Cllr Tim Coleridge is the Cabinet Member for Planning Policy, Transport and Arts for the Royal Borough of Kensington and Chelsea.
As Chris Lenon, the chairman of the NO Crossrail in Chelsea campaign, points out:“It is the Royal Borough, it is a Conservative heartland and a gem in West London”. But what he clearly chooses not to say is that it is precisely because the Conservative Council cares deeply about Chelsea’s long-term future, because we care about bringing our residents better transport connectivity, and because we care about the future prosperity of our shops, businesses, hospitals and visitors that we are supporting a new station.
It is “Conservative” to want to improve the lives of all our residents and we are conscious of the lack of transport facilities for those in west Chelsea and the opportunities that a new station would bring to them.
A new station would bring 5,000 homes within a ten minute walk of a station for the first time, it would reduce journey times considerably bringing Canary Wharf within 20 minutes rather than 45 minutes and Tottenham Court Road (and therefore Crossrail 1) within a five minute train ride rather than 35 minutes with two changes. It would also provide opportunities for many lower paid workers to seek good job opportunities greater distances away at high speed and with reduced commuter travel time.
A Crossrail 2 station would transform the current problem we face with the retention of school teachers and nurses, CR2 would allow people to live further out but have much easier access to Chelsea, making Chelsea an attractive choice for work. It is not good enough to hope they will all go via Victoria and then change to travel to Sloane Square or South Kensington, you need to make it easy for them to come and work here.
Chris Lenon still wants you to believe that a new “mega station” will be built on the King’s Road, it will not. The proposed station would be totally under the ground, so you don’t see it, and the entrance will be a discreet opening between two Edwardian buildings that will not be demolished, so Chelsea on the surface will look pretty much the same.
There is certainly a campaign to try and stop a new station ever being built in Chelsea, but arguments and concerns have been largely answered both in terms of the construction and the longer effects of having a new transport link in Chelsea.
It is regretful that the NO campaign continues to try and persuade residents and businesses that a new station would transform the nature of Chelsea and drive business away.

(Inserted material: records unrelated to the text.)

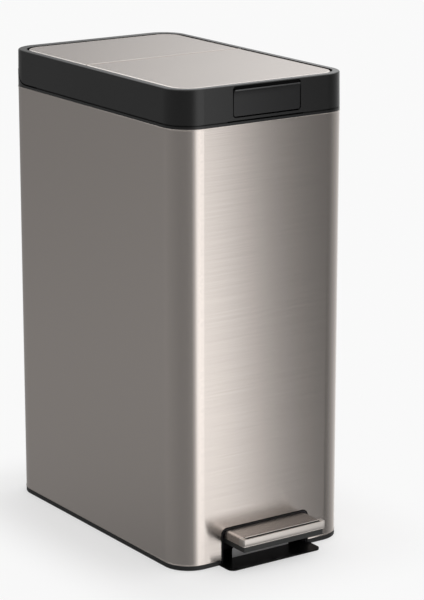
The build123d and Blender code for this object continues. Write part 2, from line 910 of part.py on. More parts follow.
# Collar: banded rim with a lip round the lid, a deck, and the mouth's chute
backing_gap = sheet + touch_gap
backing_front_y = panel_front_y + backing_gap
backing_rear_y = lid_rear_y - backing_gap
backing_screws = [
    (side * (mouth_half - lid_corner), screw_y)
    for side in (-1, 1)
    for screw_y in (backing_front_y + 4 * liner_wall, backing_rear_y - lid_corner)
]
with BuildPart() as collar:
    with BuildSketch(Plane.XY.offset(collar_bottom)):
        with Locations((0, mid_y)):
            RectangleRounded(body_width, body_depth, corner_radius)
    extrude(amount=body_height - collar_bottom, taper=collar_draft)
    fillet(collar.faces().sort_by(Axis.Z)[-1].edges(), collar_top_edge)
    with BuildSketch(Plane.XY.offset(collar_bottom)):
        with Locations((0, mid_y)):
            RectangleRounded(
                body_width - 2 * collar_wall,
                body_depth - 2 * collar_wall,
                corner_radius - collar_wall,
            )
    extrude(
        amount=body_height - lip_thickness - collar_bottom,
        taper=collar_draft,
        mode=Mode.SUBTRACT,
    )
    with BuildSketch(Plane.XY.offset(deck_bottom)):
        lid_window(lid_gap + lip_wall)
    extrude(amount=body_height - lip_thickness - deck_bottom)
    with BuildSketch(Plane.XY.offset(deck_top)):
        lid_window(lid_gap)
    extrude(amount=body_height - deck_top + beyond, mode=Mode.SUBTRACT)
    with BuildSketch(Plane.XY.offset(chute_bottom)):
        mouth(chute_wall)
    extrude(amount=deck_bottom - chute_bottom)
    with BuildSketch(Plane.XY.offset(chute_bottom)):
        mouth(0)
    extrude(amount=deck_top - chute_bottom, mode=Mode.SUBTRACT)
    # heel: a bar along the foot of the rear wall, hollowed once its outline is cut
    heel_half = half_width - corner_radius
    block(
        -heel_half,
        heel_half,
        collar_axis_y,
        back_y - collar_wall / 2,
        heel_bottom,
        collar_axis_z,
    )
    # side outline: level bottom, round knee and round heel about the tilt axis
    with BuildSketch(Plane.YZ.offset(-far_x)):
        knee_stop = knee_y + sqrt(knee_radius**2 - (knee_z - heel_bottom) ** 2)
        with BuildLine():
            Line((front_y - beyond, collar_bottom), (knee_y, collar_bottom))
            ThreePointArc(
                (knee_y, collar_bottom),
                (knee_y + knee_radius * sin(pi / 5), knee_z - knee_radius * cos(pi / 5)),
                (knee_stop, heel_bottom),
            )
            Line((knee_stop, heel_bottom), (collar_axis_y, heel_bottom))
            ThreePointArc(
                (collar_axis_y, heel_bottom),
                (
                    collar_axis_y + heel_radius * sin(pi / 4),
                    collar_axis_z - heel_radius * cos(pi / 4),
                ),
                (back_y, collar_axis_z),
            )
            Polyline(
                (back_y, collar_axis_z),
                (back_y + beyond, collar_axis_z),
                (back_y + beyond, body_height + beyond),
                (front_y - beyond, body_height + beyond),
                (front_y - beyond, collar_bottom),
            )
        make_face()
    extrude(amount=2 * far_x, mode=Mode.INTERSECT)
    along_x(
        -heel_half,
        heel_half,
        collar_axis_y,
        collar_axis_z,
        heel_radius - heel_wall,
        Mode.SUBTRACT,
    )
    for side in (-1, 1):
        # slot for the frame's knuckle, and the two ears beside it
        block(
            side * knuckle_x - knuckle_width / 2 - ear_gap,
            side * knuckle_x + knuckle_width / 2 + ear_gap,
            collar_axis_y - knuckle_radius,
            back_y + beyond,
            heel_bottom - beyond,
            collar_axis_z + knuckle_slot_rise,
            Mode.SUBTRACT,
        )
        for ear_side in (-1, 1):
            ear_x = side * knuckle_x + ear_side * (knuckle_width / 2 + ear_gap)
            along_x(
                ear_x, ear_x + ear_side * ear_thickness, collar_axis_y, collar_axis_z, ear_radius
            )
            block(
                ear_x,
                ear_x + ear_side * ear_thickness,
                lip_rear_y,
                back_y - collar_wall / 2,
                collar_axis_z,
                body_height - lip_thickness,
            )
        # block for the lid hinge's bush, and the slot for the crank
        block(
            side * lip_half,
            side * (lip_half + bush_block),
            seam_y - bush_block_half,
            seam_y + bush_block_half,
            deck_bottom,
            body_height - lip_thickness,
        )
        block(
            side * slot_inner,
            side * slot_outer,
            seam_y - slot_front_reach,
            seam_y - slot_rear_reach,
            deck_bottom - beyond,
            deck_top + beyond,
            Mode.SUBTRACT,
        )
        along_x(
            side * (lip_half - beyond),
            side * (lip_half + bush_length),
            seam_y,
            lid_axis_z,
            bush_radius + running,
            Mode.SUBTRACT,
        )
    along_x(
        -half_width + corner_radius,
        half_width - corner_radius,
        collar_axis_y,
        collar_axis_z,
        collar_pin_radius + running,
        Mode.SUBTRACT,
    )
    # latch window, pocket behind it, and the ears that hold the latch pin
    with BuildSketch(front_plane.offset(beyond)) as window_face:
        span(-latch_half - latch_gap, latch_half + latch_gap, window_bottom, window_top)
        fillet(window_face.vertices(), latch_corner + latch_gap)
    extrude(amount=-beyond - pocket_back / 2, mode=Mode.SUBTRACT)
    block(
        -latch_half - latch_gap - latch_ear,
        latch_half + latch_gap + latch_ear,
        front_y + pocket_back,
        front_y + pocket_back + pocket_wall,
        pocket_bottom,
        deck_bottom + deck_thickness / 2,
    )
    for side in (-1, 1):
        block(
            side * (latch_half + latch_gap),
            side * (latch_half + latch_gap + latch_ear),
            front_y + collar_wall / 2,
            front_y + pocket_back + pocket_wall,
            pocket_bottom,
            deck_bottom + deck_thickness / 2,
        )
        block(
            side * (latch_half + latch_gap),
            side * (latch_half + latch_gap + latch_ear),
            front_y + collar_wall / 2,
            latch_axis_y + latch_ear_back / 2,
            collar_bottom + beyond,
            pocket_bottom,
        )
    along_x(
        -latch_half - latch_gap - latch_ear - beyond,
        latch_half + latch_gap + latch_ear + beyond,
        latch_axis_y,
        latch_axis_z,
        latch_pin_radius + running,
        Mode.SUBTRACT,
    )
    for screw_x, screw_y in backing_screws:
        upright(
            screw_x, screw_y, deck_bottom, deck_top, screw_radius + touch_gap, Mode.SUBTRACT
        )
collar.part.label = "collar"
export_step(collar.part, "parts/collar.step")

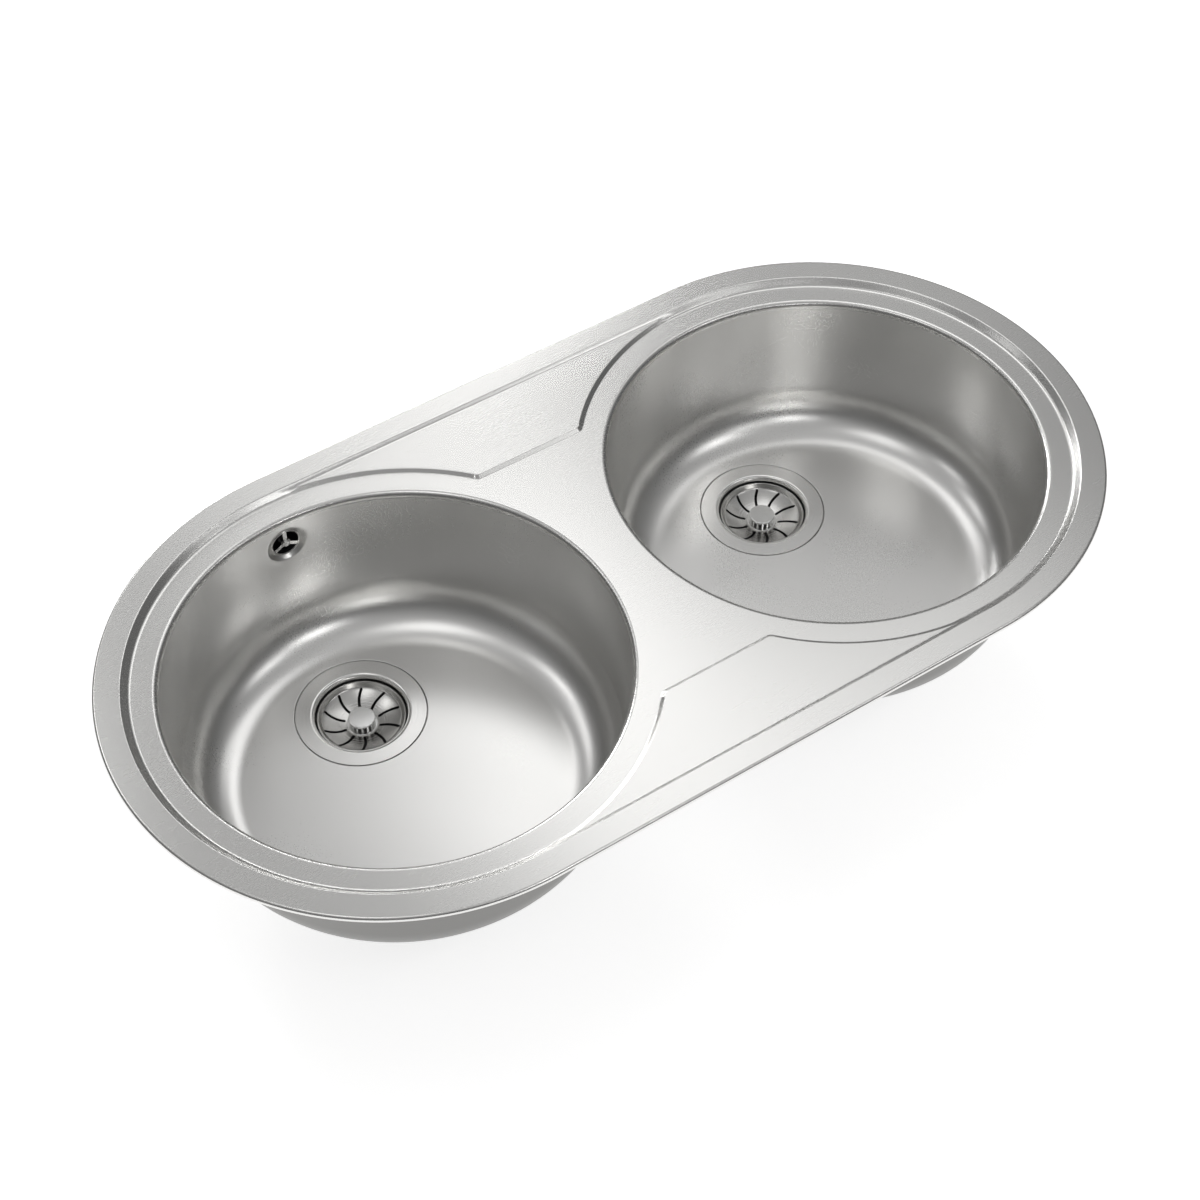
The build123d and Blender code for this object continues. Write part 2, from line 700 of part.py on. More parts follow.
def make_claw():
    """Claw of a clip, reaching along +X; the teeth on its toe bite the worktop from below."""
    back, front = -claw_width / 2, claw_reach - claw_sheet
    toe_top = claw_top_z + claw_toe
    strip = band(claw_sheet, (back, claw_top_z), (front, claw_top_z, 1.0), (front, toe_top))
    claw = Pos(0, claw_width / 2, 0) * extrude(Plane.XZ * strip, amount=claw_width)
    pitch = claw_width / claw_teeth
    for tooth in range(1, claw_teeth):
        y = tooth * pitch + back
        notch = Plane.YZ * pointed((y - pitch / 2, 1), (y, -claw_notch), (y + pitch / 2, 1))
        claw -= Pos(front - 1, 0, toe_top) * extrude(notch, amount=claw_sheet + 2)
    heel = [e for e in claw.edges().filter_by(Axis.Z) if e.center().X < back + 0.1]
    claw = fillet(heel, claw_width / 2 - 0.5)
    return claw - disc(screw_radius + screw_clearance, claw_top_z - 5, claw_top_z + 1)


def save(name, shape):
    export_step(shape, f"parts/{name}.step")


def save_waste(side, x):
    """Basket waste of one bowl with its strainer."""
    flange_seal_z = floor_z - recess_depth
    save(f"{side}_waste_flange", make_flange(x))
    save(f"{side}_flange_seal",
         washer(flange_seal_radius, seal_bore_radius, flange_seal_z, flange_seal_thickness, x))
    save(f"{side}_body_seal",
         washer(body_seal_radius, seal_bore_radius, body_top_z, body_seal_thickness, x))
    save(f"{side}_waste_body", make_body(side))
    save(f"{side}_waste_insert", make_insert(x))
    save(f"{side}_waste_screw", make_waste_screw(x))
    save(f"{side}_strainer", make_strainer(x))
    save(f"{side}_strainer_seal", make_strainer_seal(x))
    save(f"{side}_strainer_knob", make_knob(x))
    save(f"{side}_strainer_stem", make_stem(x))


def save_overflow():
    save("overflow_face", make_overflow_face())
    save("overflow_screw", make_overflow_screw())
    save("overflow_seal", make_overflow_seal())
    save("overflow_elbow", make_elbow())
    save("overflow_hose", make_hose())
    save("hose_clips", make_hose_clips())


def save_clips():
    brackets = []
    for name, (x, y, out, under) in clip_places().items():
        place = Pos(x, y, 0) * Rot(0, 0, out)
        brackets.append(place * make_bracket(under))
        save(f"clip_screw_{name}", place * make_screw())
        save(f"clip_claw_{name}", place * Rot(0, 0, -90) * make_claw())
    save("clip_brackets", Compound(children=brackets))


os.makedirs("parts", exist_ok=True)
save("deck", make_deck())
save("rim_seal", make_seal())
for side, x in bowls.items():
    save(f"{side}_bowl", make_bowl(side))
    save(f"{side}_sound_pad", make_pad(x))
    save_waste(side, x)
save_overflow()
save_clips()
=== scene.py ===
# %% [markdown]
# # A double bowl kitchen sink in stainless steel
# The sink is one pressed deck with two round drawn bowls welded below it. Each bowl has a basket
# waste with a lift-out strainer, the left bowl has an overflow, and clips under the rim hold the
# worktop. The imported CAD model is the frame: every piece here is built in the place where it sits
# there. Shapes are worked out in millimetres and put into their meshes in metres.

# %% Load the frame
import bpy
import numpy as np
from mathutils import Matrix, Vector
from mathutils.geometry import delaunay_2d_cdt


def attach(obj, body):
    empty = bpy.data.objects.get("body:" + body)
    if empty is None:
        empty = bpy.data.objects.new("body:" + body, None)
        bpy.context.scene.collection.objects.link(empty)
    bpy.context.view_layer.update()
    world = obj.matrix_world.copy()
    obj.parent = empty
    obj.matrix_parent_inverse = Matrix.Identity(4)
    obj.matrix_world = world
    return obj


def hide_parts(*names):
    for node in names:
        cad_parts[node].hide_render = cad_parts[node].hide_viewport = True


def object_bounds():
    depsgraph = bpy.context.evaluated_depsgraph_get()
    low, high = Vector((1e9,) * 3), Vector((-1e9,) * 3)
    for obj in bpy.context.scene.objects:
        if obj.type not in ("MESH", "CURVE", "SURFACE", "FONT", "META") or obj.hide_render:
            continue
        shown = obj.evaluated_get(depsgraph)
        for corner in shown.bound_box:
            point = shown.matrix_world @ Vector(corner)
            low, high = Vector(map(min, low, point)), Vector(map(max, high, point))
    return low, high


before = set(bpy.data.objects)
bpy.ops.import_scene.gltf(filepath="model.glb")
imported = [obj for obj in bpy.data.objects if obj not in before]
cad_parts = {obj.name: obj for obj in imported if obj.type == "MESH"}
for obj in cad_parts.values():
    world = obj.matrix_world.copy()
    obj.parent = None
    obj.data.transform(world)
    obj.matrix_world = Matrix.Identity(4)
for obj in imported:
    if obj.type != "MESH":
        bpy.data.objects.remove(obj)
cad_low, cad_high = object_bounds()
print("frame box in mm", [round(1000 * v, 1) for v in (*cad_low, *cad_high)])

# %% [markdown]
# ## Camera
# The photograph was taken from the front left, about fifty degrees above the worktop, with a long
# lens. A camera can be placed by eye or worked out from what is known. Here the outline of the
# deck, two half circles joined by straight sides, was fitted to the picture, which gives the lens
# and the place at once.

# %% Camera
focal_pixels, photo_pixels, sensor, distance = 2297.0, 1200, 36, 1.875

scene = bpy.context.scene
camera_data = bpy.data.cameras.new("camera")
camera_data.lens = focal_pixels / photo_pixels * sensor
camera_data.sensor_width = sensor
camera = bpy.data.objects.new("camera", camera_data)
scene.collection.objects.link(camera)
aim = np.array([-0.0438, -0.0360, 0.0035])
back = np.array([-0.3580, -0.5381, 0.7631])
back = back / np.linalg.norm(back)
camera.location = aim + distance * back
camera.rotation_euler = Vector(back).to_track_quat("Z", "Y").to_euler()
scene.camera = camera
print("camera", [round(v, 3) for v in camera.location], "lens", round(camera_data.lens, 1))

# %% [markdown]
# ## Shader helpers
# A material is a small graph of nodes. Writing each node out takes many lines, so one helper adds
# a node, sets its values and links its inputs. What several finishes share sits in a node group.


# %% Node helpers
def add(tree, kind, values=None, **settings):
    """New node of a kind in a tree. Values are numbers, or sockets of other nodes to link to."""
    node = tree.nodes.new(kind)
    for name, value in settings.items():
        setattr(node, name, value)
    for name, value in (values or {}).items():
        socket = node.inputs[name]
        if isinstance(value, bpy.types.NodeSocket):
            tree.links.new(value, socket)
        else:
            socket.default_value = value
    return node


def math(tree, operation, a, b=0.0, c=0.0):
    """Result of a Math node."""
    return add(tree, "ShaderNodeMath", {0: a, 1: b, 2: c}, operation=operation).outputs[0]


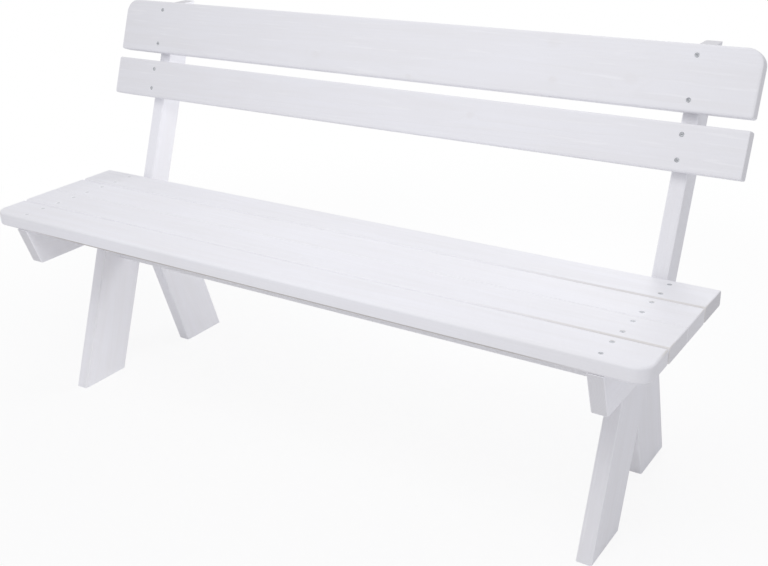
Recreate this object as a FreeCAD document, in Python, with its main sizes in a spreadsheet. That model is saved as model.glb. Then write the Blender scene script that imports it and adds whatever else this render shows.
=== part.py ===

A new station would have quite the opposite effect, bringing more life to the King’s road, more vibrancy and more opportunity and success for our local shops and businesses.
Chris Lenon says he cannot “fathom why more than £1 billion should be spent on us”, but the fact is a King’s Road station would not just be for “us” but for all Londoners, and fortunately would be very useful for “us” local residents as he puts it. The new station would support new housing opportunities over the next 50 years and opportunities to regenerate some poorly constructed developments that otherwise may not be viable to undertake.
Other options have been closely examined by TfL, precisely because the Conservative Royal Borough Council requested other more westerly options to be examined, but the preferred site for TfL and the now safeguarded site is the King’s Road- Sydney Street site. This is the site that would provide access to this new high-speed line to the maximum number of local residents, both those who would have closer access for the first time, but also to thousands who would have a wonderful alternative to the much slower and more local District line.
The Royal Borough Council is a Conservative-led administration, we listen to all residents, not just those who shout loudest, and we consider the longer-term interests of the borough. There will be some residents who do not like the idea of a new station, and in my experience they understandably tend to live in close proximity to the proposed site.
We understand that the new Crossrail tunnels are deep, quiet, and constructed with the most advanced methods that should lead to little or no damage to property during construction. We believe there is considerable support in Chelsea which has been backed by previous consultations and surveys and we support a new station for the best of Conservative reasons – the better quality of life it will bring to future generations.